= What is asked =
Gather up every line that includes the string "Blender".

****************

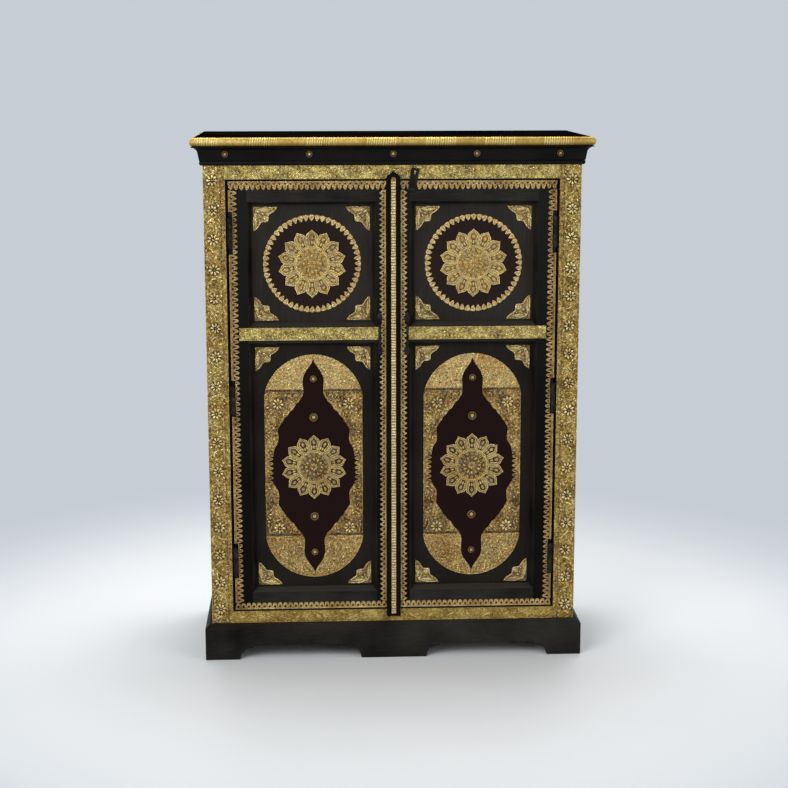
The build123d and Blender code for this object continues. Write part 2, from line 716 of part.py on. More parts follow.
def door(meeting_edge):
    """Every piece of a door, drawn on the cabinet's right-hand side."""
    rails = [door_rail(door_bottom, lower_opening[0]), door_rail(lower_opening[1], upper_opening[0]),
             door_rail(upper_opening[1], door_top)]
    hinge_stile = block(panel_outer, door_outer, face_y, door_back, door_bottom, door_top)
    meeting_stile = block(meeting_edge, meeting_reveal, face_y, door_back, door_bottom, door_top)
    for opening in (upper_opening, lower_opening):
        groove = panel_board(opening, tongue + groove_play)
        rails = [rail - groove for rail in rails]
        hinge_stile -= groove
        meeting_stile -= groove
    for rail in rails:
        hinge_stile -= rail
        meeting_stile -= rail
    upper_level, lower_level = sum(upper_opening) / 2, sum(lower_opening) / 2
    rail_sheet = block(handle_offset + handle_width / 2, door_outer - edging_width, face_y - sheet, face_y,
                       lower_opening[1] + middle_rail_bare, upper_opening[0])
    return {
        "hinge_stile": hinge_stile, "meeting_stile": meeting_stile, "rails": solids(*rails),
        "upper_panel": panel_board(upper_opening, tongue), "lower_panel": panel_board(lower_opening, tongue),
        "panel_mouldings": solids(*panel_mouldings(upper_opening), *panel_mouldings(lower_opening)),
        "edging_brass": solids(*edging(meeting_edge)), "middle_rail_brass": rail_sheet,
        "corner_brackets": solids(*brackets(upper_opening), *brackets(lower_opening)),
        "tooth_ring": tooth_ring(upper_level),
        "rosettes": solids(rosette(upper_level), rosette(lower_level)),
        "spandrels": solids(*spandrels(lower_level)), "panel_studs": solids(*panel_studs(lower_level)),
        "handle": handle(),
    }


def doors():
    left, right = door(left_meeting_edge), door(right_meeting_edge)
    nodes = {f"left_{key}": other_side(piece) for key, piece in left.items()}
    return nodes | {f"right_{key}": piece for key, piece in right.items()}


def batten():
    """Pointed cover strip on the right door's meeting stile, with its brass strip."""
    half = batten_width / 2
    top, bottom = door_top + batten_above, door_bottom - batten_below
    outline = [(-half, bottom), (half, bottom), (half, top - batten_point), (0, top),
               (-half, top - batten_point)]
    wood = polygon_plate(outline, face_y, batten_thickness)
    for z0, z1 in ((bottom, door_bottom), (door_top, top)):
        wood -= block(-half, half, face_y - batten_relief, face_y, z0, z1)
    strip_half = batten_strip_width / 2
    front = face_y - batten_thickness
    strip = block(-strip_half, strip_half, front - batten_strip_thickness, front,
                  bottom + batten_strip_end, top - batten_point)
    return {"centre_batten": wood, "batten_brass": strip}


# ---- hasp ----------------------------------------------------------------------------------------
def hasp_place(shape):
    """From the hasp's own frame, with its pin along X and its strap along Z, to the cabinet."""
    return Pos(hasp_offset, hasp_y, hasp_z) * Rot(0, hasp_lean, 0) * shape


def peg():
    """Plain peg in the body's top rail, which the hasp's slot drops over."""
    length = peg_depth + peg_reach
    middle = hasp_stand_off + peg_depth - length / 2
    return hasp_place(Pos(0, middle, peg_level) * Rot(90, 0, 0) * Cylinder(peg_radius, length))


def hasp_strap():
    half, neck = hasp_width / 2, hasp_knuckle_width / 2
    front, back = hasp_knuckle_radius - hasp_thickness, hasp_knuckle_radius
    shoulder = hasp_knuckle_radius + hasp_shoulder
    slot_top = peg_level + peg_radius + hasp_slot_play
    strap = block(-half, half, front, back, shoulder, hasp_length)
    strap += block(-neck, neck, front, back, 0, shoulder)
    strap += Rot(0, 90, 0) * Cylinder(hasp_knuckle_radius, hasp_knuckle_width)
    strap -= Rot(0, 90, 0) * Cylinder(hasp_pin_radius + pin_play, hasp_width)
    strap -= block(-hasp_slot_width / 2, hasp_slot_width / 2, front, back,
                   slot_top - hasp_slot_length, slot_top)
    return strap


def hasp_bracket():
    """Plate on the door with two ears and the hasp's pin."""
    inner, outer = hasp_knuckle_width / 2 + hasp_play, hasp_width / 2 - hasp_ear_inset
    back = hasp_stand_off - sheet
    front = back - hasp_plate_thickness
    below = -hasp_knuckle_radius - hasp_play
    bracket = block(-outer, outer, front, back, -hasp_plate_drop, below)
    ear = block(inner, outer, front, back, below, 0)
    ear += block(inner, outer, 0, back, -hasp_pin_radius, hasp_pin_radius)
    ear += Pos((inner + outer) / 2, 0, 0) * Rot(0, 90, 0) * Cylinder(hasp_knuckle_radius, outer - inner)
    return bracket + ear + other_side(ear) + Rot(0, 90, 0) * Cylinder(hasp_pin_radius, 2 * outer)


def hasp():
    return {"hasp_strap": hasp_place(hasp_strap()), "hasp_bracket": hasp_place(hasp_bracket()),
            "hasp_peg": peg()}


def main():
    nodes = carcass() | top_and_cornice() | plinth() | body_brass() | hinges() | doors() | batten() | hasp()
    os.makedirs("parts", exist_ok=True)
    for name, shape in nodes.items():
        export_step(shape, f"parts/{name}.step")


main()
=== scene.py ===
import bpy
import math
import random
from mathutils import Matrix, Vector


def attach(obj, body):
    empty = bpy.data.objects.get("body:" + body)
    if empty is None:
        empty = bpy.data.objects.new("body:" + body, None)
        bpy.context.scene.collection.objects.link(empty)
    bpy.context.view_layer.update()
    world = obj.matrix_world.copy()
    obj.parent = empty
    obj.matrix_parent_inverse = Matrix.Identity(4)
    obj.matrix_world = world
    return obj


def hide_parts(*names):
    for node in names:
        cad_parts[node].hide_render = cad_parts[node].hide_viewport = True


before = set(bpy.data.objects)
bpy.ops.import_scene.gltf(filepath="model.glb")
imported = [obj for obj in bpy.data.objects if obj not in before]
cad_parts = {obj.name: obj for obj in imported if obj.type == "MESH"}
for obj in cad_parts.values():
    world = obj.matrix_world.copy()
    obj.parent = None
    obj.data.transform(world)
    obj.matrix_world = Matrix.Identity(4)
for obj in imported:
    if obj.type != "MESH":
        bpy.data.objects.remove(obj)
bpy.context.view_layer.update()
print("frame loaded:", len(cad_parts), "nodes")

# the cabinet's main places, in millimetres as every shape below
mm = 0.001
faceY = -185  # front face of the body and the doors
panelY = -163  # front face of the door panels
panelX = 203  # middle of the door panels, to either side
ringLevel, medallionLevel = 1024.5, 501.5  # middles of the upper and the lower panels
bodyEdge, brassInner = 470, 416  # outer and inner edge of the brass on the body's stiles
brassBottom, brassTop = 94, 1271  # lowest and highest edge of the brass on the body


# selecting, copying and joining

def onlySelect(*pieces):
    bpy.ops.object.select_all(action="DESELECT")
    for piece in pieces:
        piece.select_set(True)
    bpy.context.view_layer.objects.active = pieces[0]


def startEdit(piece):
    onlySelect(piece)
    bpy.ops.object.mode_set(mode="EDIT")
    bpy.ops.mesh.select_all(action="SELECT")


def endEdit():
    bpy.ops.object.mode_set(mode="OBJECT")


def turnOutwards(piece):
    startEdit(piece)
    bpy.ops.mesh.normals_make_consistent(inside=False)
    endEdit()


def closeShell():
    # fills the open underside and turns every face outwards
    bpy.ops.mesh.select_all(action="DESELECT")
    bpy.ops.mesh.select_non_manifold()
    bpy.ops.mesh.edge_face_add()
    bpy.ops.mesh.select_all(action="SELECT")
    bpy.ops.mesh.normals_make_consistent(inside=False)
    bpy.ops.mesh.select_all(action="DESELECT")


def newShape(name, add, **settings):
    # one of Blender's own primitives, lamps or cameras, with nothing else selected
    bpy.ops.object.select_all(action="DESELECT")
    add(**settings)
    bpy.context.object.name = name
    return bpy.context.object


def copyShape(shape):
    copied = shape.copy()
    copied.data = shape.data.copy()
    bpy.context.collection.objects.link(copied)
    return copied


def stampCopies(shape, places):
    # places are (x, y, z, turn in degrees, size) with size one number or (x, y, z)
    copies = []
    for x, y, z, turn, size in places:
        copies.append(copyShape(shape))
        copies[-1].location = (x * mm, y * mm, z * mm)
        copies[-1].rotation_euler = (0, math.radians(turn), 0)
        copies[-1].scale = size if isinstance(size, tuple) else (size, size, size)
    return copies


def joinAll(name, pieces):
    # one mesh at the origin, with its faces turned outwards
    first = pieces[0]
    onlySelect(*pieces)
    bpy.ops.object.join()
    bpy.ops.object.transform_apply()
    first.name = first.data.name = name
    turnOutwards(first)
    return first


def mirrorCopy(name, piece):
    # the same piece on the cabinet's other side
    other = copyShape(piece)
    other.name = other.data.name = name
    other.scale = (-1, 1, 1)
    onlySelect(other)
    bpy.ops.object.transform_apply()
    turnOutwards(other)
    return other


def dropShapes(*shapes):
    for shape in shapes:
        bpy.data.objects.remove(shape)


# drawing shapes, in front view with x across and z upwards

def drawOutline(name, outline):
    # a flat face from points that run anticlockwise
    shape = newShape(name, bpy.ops.mesh.primitive_circle_add, vertices=len(outline), radius=mm,
                     fill_type="NGON")
    for vertex, (x, z) in zip(shape.data.vertices, outline):
        vertex.co = (x * mm, 0, z * mm)
    return shape


def emboss(name, outline, steps, peak=0.0):
    # a step is (inset, rise): with no inset it is a straight wall, else it draws in towards the middle
    shape = drawOutline(name, outline)
    across, along = [x for x, z in outline], [z for x, z in outline]
    middle = ((min(across) + max(across)) / 2 * mm, 0, (min(along) + max(along)) / 2 * mm)
    halfWidth, halfLength = (max(across) - min(across)) / 2, (max(along) - min(along)) / 2
    startEdit(shape)
    for inset, rise in steps:
        bpy.ops.mesh.extrude_region_move(TRANSFORM_OT_translate={"value": (0, -rise * mm, 0)})
        shrink = 1 - inset / halfWidth, 1, 1 - inset / halfLength
        bpy.ops.transform.resize(value=shrink, center_override=middle)
        halfWidth, halfLength = halfWidth - inset, halfLength - inset
    if peak:
        bpy.ops.mesh.poke(offset=peak * mm)
    closeShell()
    endEdit()
    return shape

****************

= Solution for this exercise =
The build123d and Blender code for this object continues. Write part 2, from line 716 of part.py on. More parts follow.
    # one of Blender's own primitives, lamps or cameras, with nothing else selected